* TASK *
Print all the entries verbatim.
## start THE INPUT
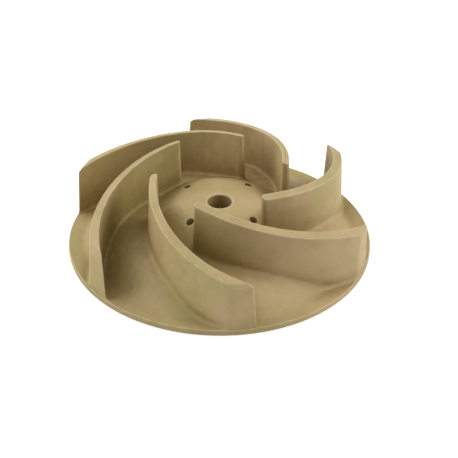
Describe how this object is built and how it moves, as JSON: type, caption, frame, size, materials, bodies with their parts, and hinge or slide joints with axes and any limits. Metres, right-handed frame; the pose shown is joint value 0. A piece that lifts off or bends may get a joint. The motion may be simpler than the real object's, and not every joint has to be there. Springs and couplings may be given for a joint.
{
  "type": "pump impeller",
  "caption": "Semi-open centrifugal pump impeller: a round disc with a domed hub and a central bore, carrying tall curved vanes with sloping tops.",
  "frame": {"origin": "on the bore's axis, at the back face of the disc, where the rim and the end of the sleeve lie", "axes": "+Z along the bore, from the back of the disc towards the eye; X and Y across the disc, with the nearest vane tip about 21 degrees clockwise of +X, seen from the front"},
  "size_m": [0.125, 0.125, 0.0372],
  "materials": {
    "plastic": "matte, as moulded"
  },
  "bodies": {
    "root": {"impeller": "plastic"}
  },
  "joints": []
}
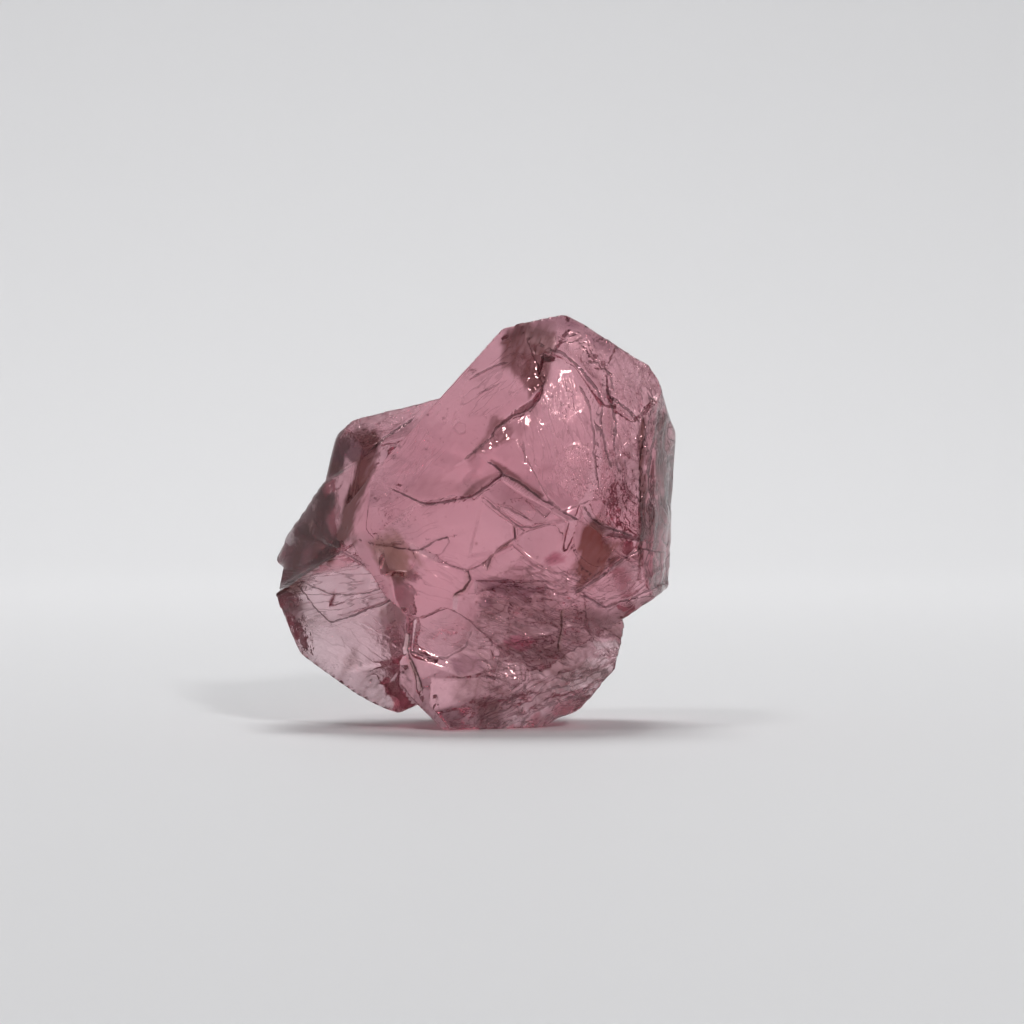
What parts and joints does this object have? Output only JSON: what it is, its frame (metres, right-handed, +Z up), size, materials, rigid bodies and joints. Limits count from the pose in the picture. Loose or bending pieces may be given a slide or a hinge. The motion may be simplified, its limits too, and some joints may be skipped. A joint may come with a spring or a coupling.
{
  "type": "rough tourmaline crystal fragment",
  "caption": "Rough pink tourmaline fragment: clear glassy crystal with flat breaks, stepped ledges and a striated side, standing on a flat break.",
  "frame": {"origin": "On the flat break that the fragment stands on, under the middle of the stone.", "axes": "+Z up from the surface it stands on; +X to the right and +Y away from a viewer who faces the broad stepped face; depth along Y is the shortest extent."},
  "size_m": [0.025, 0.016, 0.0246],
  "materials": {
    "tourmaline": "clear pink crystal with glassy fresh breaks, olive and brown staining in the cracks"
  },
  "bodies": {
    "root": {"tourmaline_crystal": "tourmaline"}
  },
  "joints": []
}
## end THE INPUT
* OUTPUT FOR THIS EXERCISE *
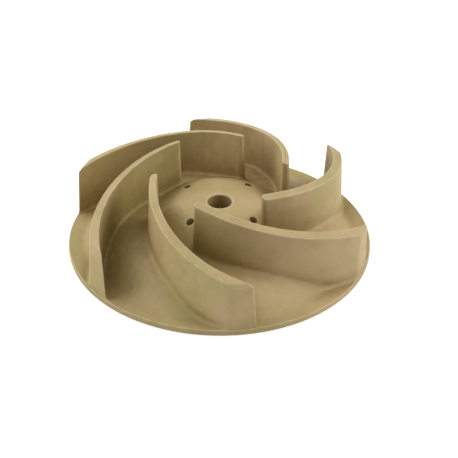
Describe how this object is built and how it moves, as JSON: type, caption, frame, size, materials, bodies with their parts, and hinge or slide joints with axes and any limits. Metres, right-handed frame; the pose shown is joint value 0. A piece that lifts off or bends may get a joint. The motion may be simpler than the real object's, and not every joint has to be there. Springs and couplings may be given for a joint.
{
  "type": "pump impeller",
  "caption": "Semi-open centrifugal pump impeller: a round disc with a domed hub and a central bore, carrying tall curved vanes with sloping tops.",
  "frame": {"origin": "on the bore's axis, at the back face of the disc, where the rim and the end of the sleeve lie", "axes": "+Z along the bore, from the back of the disc towards the eye; X and Y across the disc, with the nearest vane tip about 21 degrees clockwise of +X, seen from the front"},
  "size_m": [0.125, 0.125, 0.0372],
  "materials": {
    "plastic": "matte, as moulded"
  },
  "bodies": {
    "root": {"impeller": "plastic"}
  },
  "joints": []
}
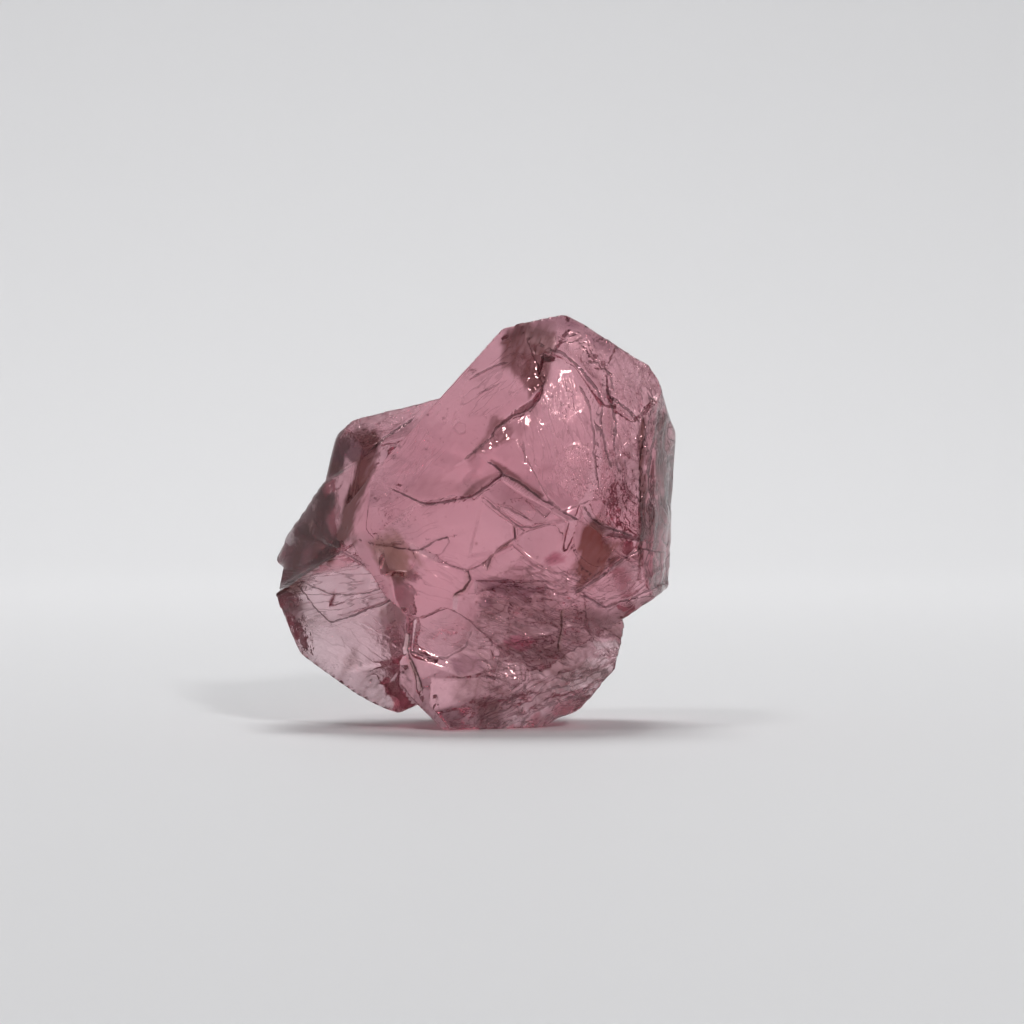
What parts and joints does this object have? Output only JSON: what it is, its frame (metres, right-handed, +Z up), size, materials, rigid bodies and joints. Limits count from the pose in the picture. Loose or bending pieces may be given a slide or a hinge. The motion may be simplified, its limits too, and some joints may be skipped. A joint may come with a spring or a coupling.
{
  "type": "rough tourmaline crystal fragment",
  "caption": "Rough pink tourmaline fragment: clear glassy crystal with flat breaks, stepped ledges and a striated side, standing on a flat break.",
  "frame": {"origin": "On the flat break that the fragment stands on, under the middle of the stone.", "axes": "+Z up from the surface it stands on; +X to the right and +Y away from a viewer who faces the broad stepped face; depth along Y is the shortest extent."},
  "size_m": [0.025, 0.016, 0.0246],
  "materials": {
    "tourmaline": "clear pink crystal with glassy fresh breaks, olive and brown staining in the cracks"
  },
  "bodies": {
    "root": {"tourmaline_crystal": "tourmaline"}
  },
  "joints": []
}